The Western Cape High Court found that the common law duty to provide lateral support to a neighbouring property falls within the law of neighbours where the guiding principle is reasonableness. The duty of lateral support relates to contiguous pieces of land even where the land has been built on, provided the buildings have not unreasonably loaded the property so as to place a disproportionate or unreasonable burden on the neighbouring land.

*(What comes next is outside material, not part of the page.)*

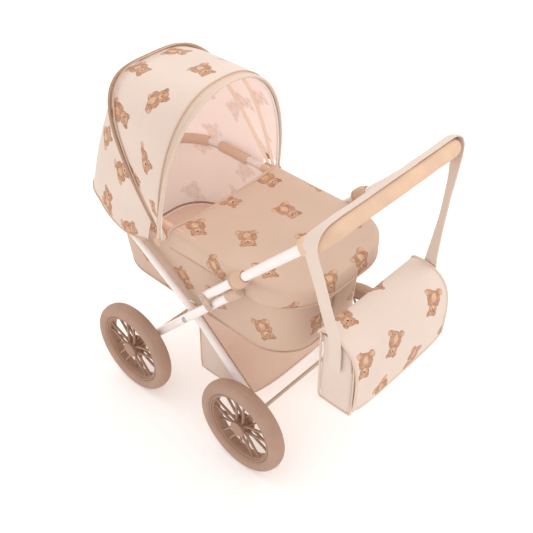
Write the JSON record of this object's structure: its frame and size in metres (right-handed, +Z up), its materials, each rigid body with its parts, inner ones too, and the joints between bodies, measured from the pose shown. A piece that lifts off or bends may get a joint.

The defendant in Dias v Petropulos excavated her property on the steeply sloping mountainside of Camps Bay next to the built-on property of the plaintiff causing lateral movement and subsidence damage to the neighbouring garden, swimming pool and main house of the neighbour. The court found that the plaintiff had not unreasonably loaded his property through the construction of a residential dwelling. The plaintiff had not forfeited his right to lateral support by unreasonably loading his land. The evidence established that the plaintiff’s property clearly moved laterally and downwards towards the excavation. The defendants owed the plaintiff a duty to provide lateral support and the appropriate order was made.

This lengthy and interesting judgment is a correct analysis of neighbour law. It was a necessary analysis because in English law lateral support is owed to land in its natural state only. Our law is based on neighbour law and not English law and reasonableness is the test. There is a very useful article on neighbour law by Milton in 1969 Acta Juridica.